The first thing that I think you need to keep in mind is that relationships,
especially at your age, when hormones are racing, can be very intricate
and complicated even when you don't mean for them to be.
Girls Get Nasty When They're Jealous
In addition, girls and guys tend to find themselves competing with
one another and usually the girls who are getting the attention
from the guys are labeled as sluts regardless of whether or not
their actions deserve to be labeled as such. Unfortunately, people
can get very jealous and they often allow their jealousy to make
them malicious and they say things that they don't mean.
Don't Change
If you feel like this is you, then I say that you have no need
to change your behavior but rather just be aware of the situation
and try to stay clear of those girls who are jealous.

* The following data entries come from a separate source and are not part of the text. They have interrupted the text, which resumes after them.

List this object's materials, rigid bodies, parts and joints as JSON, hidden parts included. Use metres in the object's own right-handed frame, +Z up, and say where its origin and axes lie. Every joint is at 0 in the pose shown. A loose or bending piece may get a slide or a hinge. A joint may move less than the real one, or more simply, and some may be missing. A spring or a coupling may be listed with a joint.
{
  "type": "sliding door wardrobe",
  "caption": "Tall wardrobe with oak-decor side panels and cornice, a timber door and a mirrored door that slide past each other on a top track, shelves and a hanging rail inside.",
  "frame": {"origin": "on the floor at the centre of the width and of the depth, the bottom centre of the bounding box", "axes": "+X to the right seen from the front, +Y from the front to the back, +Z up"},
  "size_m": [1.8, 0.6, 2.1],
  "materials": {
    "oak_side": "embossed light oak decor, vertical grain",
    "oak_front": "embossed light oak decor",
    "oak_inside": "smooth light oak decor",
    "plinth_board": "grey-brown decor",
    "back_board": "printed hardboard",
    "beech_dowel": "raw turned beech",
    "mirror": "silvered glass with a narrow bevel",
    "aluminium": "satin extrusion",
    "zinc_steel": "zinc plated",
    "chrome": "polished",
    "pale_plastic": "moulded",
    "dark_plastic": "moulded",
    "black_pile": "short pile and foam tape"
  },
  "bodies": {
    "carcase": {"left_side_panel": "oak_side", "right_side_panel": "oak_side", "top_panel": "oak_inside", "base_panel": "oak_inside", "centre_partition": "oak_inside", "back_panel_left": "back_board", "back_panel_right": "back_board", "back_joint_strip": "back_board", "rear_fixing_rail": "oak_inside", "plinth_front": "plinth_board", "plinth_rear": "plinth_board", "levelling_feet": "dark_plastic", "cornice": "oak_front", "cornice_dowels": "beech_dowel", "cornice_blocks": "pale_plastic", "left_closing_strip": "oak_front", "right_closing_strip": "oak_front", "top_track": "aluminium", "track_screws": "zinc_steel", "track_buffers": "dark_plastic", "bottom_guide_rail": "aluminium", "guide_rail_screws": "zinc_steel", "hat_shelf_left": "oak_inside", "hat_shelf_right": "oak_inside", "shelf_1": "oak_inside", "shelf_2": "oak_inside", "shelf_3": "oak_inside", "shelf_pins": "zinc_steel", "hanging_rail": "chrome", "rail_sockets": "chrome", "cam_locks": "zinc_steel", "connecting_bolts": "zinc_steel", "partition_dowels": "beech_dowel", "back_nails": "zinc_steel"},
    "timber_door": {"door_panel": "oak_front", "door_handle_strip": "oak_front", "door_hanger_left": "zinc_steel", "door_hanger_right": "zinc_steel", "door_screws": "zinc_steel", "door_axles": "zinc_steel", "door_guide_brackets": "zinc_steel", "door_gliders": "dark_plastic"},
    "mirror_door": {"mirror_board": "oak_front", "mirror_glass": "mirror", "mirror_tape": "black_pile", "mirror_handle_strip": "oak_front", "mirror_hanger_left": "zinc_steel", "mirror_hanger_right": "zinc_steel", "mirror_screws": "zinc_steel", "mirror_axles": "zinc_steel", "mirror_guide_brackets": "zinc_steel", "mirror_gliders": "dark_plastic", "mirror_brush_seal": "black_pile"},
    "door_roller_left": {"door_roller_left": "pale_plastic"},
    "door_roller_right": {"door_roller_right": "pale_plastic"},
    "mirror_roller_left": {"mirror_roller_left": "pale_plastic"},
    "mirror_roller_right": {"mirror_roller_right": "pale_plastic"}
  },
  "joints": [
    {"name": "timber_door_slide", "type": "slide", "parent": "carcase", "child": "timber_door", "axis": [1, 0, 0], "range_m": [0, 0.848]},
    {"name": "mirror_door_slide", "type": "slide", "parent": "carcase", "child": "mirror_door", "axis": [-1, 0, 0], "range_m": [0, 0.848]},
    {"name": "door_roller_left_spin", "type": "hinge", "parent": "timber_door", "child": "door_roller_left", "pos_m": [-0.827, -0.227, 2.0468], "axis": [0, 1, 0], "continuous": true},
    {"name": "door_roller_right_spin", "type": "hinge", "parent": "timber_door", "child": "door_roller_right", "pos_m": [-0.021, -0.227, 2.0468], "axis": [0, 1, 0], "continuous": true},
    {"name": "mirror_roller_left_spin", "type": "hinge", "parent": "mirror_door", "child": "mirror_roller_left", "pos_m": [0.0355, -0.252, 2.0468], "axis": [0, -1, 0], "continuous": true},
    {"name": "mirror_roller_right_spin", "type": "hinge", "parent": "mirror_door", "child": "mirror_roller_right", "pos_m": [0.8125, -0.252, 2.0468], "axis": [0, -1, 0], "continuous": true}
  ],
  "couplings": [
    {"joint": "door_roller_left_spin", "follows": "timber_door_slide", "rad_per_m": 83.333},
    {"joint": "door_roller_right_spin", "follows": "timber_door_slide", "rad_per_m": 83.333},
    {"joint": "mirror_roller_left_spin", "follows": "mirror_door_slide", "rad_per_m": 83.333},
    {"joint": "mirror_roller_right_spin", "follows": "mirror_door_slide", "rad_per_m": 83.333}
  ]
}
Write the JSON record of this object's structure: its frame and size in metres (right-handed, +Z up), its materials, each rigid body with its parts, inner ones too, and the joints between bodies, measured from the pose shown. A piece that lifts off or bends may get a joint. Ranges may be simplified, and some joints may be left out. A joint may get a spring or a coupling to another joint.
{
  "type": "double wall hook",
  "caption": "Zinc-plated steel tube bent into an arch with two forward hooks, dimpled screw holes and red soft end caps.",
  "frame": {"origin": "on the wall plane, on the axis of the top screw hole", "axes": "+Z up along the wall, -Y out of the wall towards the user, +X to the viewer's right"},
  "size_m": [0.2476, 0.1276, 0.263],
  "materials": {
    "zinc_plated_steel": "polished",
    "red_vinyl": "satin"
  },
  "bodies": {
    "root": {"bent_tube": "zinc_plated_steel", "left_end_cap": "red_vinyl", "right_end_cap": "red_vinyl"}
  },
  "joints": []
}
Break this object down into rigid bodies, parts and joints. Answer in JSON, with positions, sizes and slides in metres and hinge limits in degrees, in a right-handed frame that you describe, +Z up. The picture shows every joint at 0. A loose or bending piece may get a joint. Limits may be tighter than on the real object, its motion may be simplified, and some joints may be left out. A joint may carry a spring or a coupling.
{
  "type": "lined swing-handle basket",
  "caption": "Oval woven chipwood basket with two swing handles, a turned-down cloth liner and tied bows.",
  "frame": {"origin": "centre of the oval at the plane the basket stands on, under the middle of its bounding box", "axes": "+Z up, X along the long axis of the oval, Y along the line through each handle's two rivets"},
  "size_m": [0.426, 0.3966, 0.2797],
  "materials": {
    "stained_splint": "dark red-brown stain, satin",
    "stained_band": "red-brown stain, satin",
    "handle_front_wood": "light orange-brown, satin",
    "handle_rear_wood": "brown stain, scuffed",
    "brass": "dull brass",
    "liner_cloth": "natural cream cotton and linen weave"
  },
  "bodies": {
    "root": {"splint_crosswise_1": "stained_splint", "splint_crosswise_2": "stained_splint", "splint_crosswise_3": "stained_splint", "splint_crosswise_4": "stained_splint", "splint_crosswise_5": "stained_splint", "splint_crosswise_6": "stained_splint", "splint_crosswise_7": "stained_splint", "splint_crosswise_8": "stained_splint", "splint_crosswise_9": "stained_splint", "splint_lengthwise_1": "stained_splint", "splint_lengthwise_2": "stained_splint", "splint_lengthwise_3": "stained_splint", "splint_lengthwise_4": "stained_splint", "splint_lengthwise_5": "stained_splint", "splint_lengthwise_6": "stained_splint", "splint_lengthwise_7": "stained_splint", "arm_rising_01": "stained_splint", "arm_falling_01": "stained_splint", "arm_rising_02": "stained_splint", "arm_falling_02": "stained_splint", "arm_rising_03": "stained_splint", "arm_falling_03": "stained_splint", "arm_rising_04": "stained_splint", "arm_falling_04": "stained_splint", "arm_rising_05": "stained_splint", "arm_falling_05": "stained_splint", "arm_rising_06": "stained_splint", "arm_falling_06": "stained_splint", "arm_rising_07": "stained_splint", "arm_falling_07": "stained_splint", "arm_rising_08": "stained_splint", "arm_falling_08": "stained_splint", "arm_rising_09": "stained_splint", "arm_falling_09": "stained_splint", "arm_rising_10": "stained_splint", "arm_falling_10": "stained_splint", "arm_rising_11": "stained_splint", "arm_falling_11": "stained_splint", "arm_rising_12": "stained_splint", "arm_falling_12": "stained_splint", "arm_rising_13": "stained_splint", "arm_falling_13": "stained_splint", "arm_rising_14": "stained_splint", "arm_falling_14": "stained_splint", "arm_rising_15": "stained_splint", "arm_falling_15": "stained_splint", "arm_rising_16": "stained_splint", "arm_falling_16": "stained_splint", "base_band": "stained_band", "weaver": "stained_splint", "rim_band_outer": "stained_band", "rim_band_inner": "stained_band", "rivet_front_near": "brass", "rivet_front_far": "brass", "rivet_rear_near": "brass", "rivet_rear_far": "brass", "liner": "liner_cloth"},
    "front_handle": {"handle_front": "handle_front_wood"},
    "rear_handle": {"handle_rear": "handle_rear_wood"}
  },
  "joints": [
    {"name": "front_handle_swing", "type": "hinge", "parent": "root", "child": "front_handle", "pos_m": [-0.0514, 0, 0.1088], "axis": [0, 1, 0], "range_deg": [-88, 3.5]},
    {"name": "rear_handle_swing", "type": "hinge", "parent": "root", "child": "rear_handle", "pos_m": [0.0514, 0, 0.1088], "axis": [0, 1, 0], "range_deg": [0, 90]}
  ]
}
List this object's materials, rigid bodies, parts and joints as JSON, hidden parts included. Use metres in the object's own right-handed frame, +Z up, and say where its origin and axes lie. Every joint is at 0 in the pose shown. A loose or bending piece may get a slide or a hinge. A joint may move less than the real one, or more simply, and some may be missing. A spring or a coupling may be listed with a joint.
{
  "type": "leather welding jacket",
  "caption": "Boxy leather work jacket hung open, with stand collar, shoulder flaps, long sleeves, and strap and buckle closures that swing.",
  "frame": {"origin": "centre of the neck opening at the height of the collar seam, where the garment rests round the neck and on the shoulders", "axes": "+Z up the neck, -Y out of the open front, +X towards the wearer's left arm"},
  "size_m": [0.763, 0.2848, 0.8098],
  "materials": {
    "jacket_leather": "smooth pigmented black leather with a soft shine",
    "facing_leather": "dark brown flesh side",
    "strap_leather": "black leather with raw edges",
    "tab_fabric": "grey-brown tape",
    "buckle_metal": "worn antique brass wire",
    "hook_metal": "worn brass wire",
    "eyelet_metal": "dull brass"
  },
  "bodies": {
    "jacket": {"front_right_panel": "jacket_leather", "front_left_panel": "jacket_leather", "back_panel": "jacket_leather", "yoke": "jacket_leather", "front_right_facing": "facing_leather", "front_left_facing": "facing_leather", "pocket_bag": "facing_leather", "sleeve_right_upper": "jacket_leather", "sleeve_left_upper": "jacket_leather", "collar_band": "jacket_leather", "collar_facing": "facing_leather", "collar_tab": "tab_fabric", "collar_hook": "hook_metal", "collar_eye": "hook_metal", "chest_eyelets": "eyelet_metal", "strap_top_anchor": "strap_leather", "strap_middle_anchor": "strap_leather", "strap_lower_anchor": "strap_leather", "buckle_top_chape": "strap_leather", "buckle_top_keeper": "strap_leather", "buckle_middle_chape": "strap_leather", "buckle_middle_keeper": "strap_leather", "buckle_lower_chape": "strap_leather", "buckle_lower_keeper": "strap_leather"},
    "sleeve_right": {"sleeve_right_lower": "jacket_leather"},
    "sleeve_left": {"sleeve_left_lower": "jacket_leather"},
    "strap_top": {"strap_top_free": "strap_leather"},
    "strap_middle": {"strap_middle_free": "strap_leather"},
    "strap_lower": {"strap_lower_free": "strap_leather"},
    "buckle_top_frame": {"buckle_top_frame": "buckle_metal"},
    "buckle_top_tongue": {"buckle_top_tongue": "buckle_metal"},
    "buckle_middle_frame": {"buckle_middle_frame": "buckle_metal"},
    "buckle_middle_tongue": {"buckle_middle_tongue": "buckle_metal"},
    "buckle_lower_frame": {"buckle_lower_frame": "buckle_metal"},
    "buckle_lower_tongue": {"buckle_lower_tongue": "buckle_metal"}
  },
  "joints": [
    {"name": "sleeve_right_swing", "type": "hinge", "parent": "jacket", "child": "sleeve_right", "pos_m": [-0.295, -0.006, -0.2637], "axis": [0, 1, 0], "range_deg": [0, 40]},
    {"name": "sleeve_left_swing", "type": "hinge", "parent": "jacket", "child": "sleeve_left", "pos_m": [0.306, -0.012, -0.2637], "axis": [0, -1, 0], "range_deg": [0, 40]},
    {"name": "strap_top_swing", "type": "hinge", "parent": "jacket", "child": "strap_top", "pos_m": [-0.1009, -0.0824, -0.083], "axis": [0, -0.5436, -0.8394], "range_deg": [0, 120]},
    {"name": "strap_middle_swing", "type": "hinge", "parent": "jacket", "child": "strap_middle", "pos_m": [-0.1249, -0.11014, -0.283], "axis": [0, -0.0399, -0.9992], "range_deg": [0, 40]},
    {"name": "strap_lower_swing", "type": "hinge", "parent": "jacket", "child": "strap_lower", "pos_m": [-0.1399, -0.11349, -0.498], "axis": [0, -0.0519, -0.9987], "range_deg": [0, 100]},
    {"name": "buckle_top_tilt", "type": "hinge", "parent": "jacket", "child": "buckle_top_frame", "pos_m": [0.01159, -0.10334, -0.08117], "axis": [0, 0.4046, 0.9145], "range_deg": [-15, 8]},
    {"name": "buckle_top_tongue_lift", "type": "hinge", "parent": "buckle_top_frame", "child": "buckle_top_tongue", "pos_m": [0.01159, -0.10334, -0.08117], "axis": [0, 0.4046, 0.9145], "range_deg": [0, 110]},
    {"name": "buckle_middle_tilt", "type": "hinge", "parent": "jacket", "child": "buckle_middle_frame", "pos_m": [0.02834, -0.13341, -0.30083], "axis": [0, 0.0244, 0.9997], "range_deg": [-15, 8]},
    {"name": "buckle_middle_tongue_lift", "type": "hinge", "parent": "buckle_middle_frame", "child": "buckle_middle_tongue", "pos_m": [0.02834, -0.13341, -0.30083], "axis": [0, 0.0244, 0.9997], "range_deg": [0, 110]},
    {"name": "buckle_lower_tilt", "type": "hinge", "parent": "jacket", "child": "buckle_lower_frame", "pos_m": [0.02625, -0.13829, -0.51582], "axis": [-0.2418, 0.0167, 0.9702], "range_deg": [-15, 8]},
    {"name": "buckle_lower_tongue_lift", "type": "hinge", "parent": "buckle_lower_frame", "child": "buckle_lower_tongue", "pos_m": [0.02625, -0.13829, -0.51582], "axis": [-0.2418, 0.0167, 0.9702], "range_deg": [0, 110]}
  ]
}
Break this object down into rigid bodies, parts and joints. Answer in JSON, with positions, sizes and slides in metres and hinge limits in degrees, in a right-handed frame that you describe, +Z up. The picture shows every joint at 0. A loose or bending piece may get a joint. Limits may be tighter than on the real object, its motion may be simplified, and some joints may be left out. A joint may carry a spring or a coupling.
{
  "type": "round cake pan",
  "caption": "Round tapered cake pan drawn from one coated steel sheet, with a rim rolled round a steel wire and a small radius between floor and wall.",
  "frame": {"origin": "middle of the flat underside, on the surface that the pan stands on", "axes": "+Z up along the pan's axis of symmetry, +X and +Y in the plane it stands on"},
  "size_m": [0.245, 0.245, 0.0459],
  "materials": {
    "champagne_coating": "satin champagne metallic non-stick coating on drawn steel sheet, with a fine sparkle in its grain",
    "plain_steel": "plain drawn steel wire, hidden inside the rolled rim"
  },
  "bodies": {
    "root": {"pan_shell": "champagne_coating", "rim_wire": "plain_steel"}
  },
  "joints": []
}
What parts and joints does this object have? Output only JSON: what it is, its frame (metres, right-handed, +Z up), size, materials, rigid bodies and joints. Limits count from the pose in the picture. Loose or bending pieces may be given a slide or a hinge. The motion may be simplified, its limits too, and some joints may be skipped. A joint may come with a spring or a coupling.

However, having said that, if you are feeling guilty or even ashamed
because you feel like your reputation has earned itself- in other
words, you are a bit too friendly and outgoing, then there are a
few things that you can look out for when you are around these guys
and girls.
Do you find yourself at the center of attention all the time? Are
you there because you are constantly trying to be there or is it
just because the guys seem to be attracted to you? If you realize
that you are constantly calling attention to yourself, take a step
back and remind yourself that its ok not to be in the spotlight
all the time.
Do You Dress Like A Slut?
If you feel that the guys just seem to be more attracted to you,
ask yourself why. Is it because your clothes are too tight and your
bikinis very skimpy? Or are you blessed with a pretty face and slim
figure? Sometimes it is not your fault, as I have said before, that
others are attracted to you.
Avoid Physical Contact
As far as general advice for NOT being flirtatious, I would say
the following: Try not to use your hands and be too touchy, if you
find yourself tapping people, touching their arms, pushing them
gently, etc. this can often be explained as flirtatious and a lot
of girls find this both threatening and aggravating.
In addition, try to be aware of your facial expressions- do you
bat your eyes? tilt your head? make eyes, etc.? Once you have diagnosed
your flirtatiousness, or lack thereof, then you can find a way of
toning it down.
Remember, guys find quiet, friendly, mysterious girls too.
Good luck- always remember to be yourself.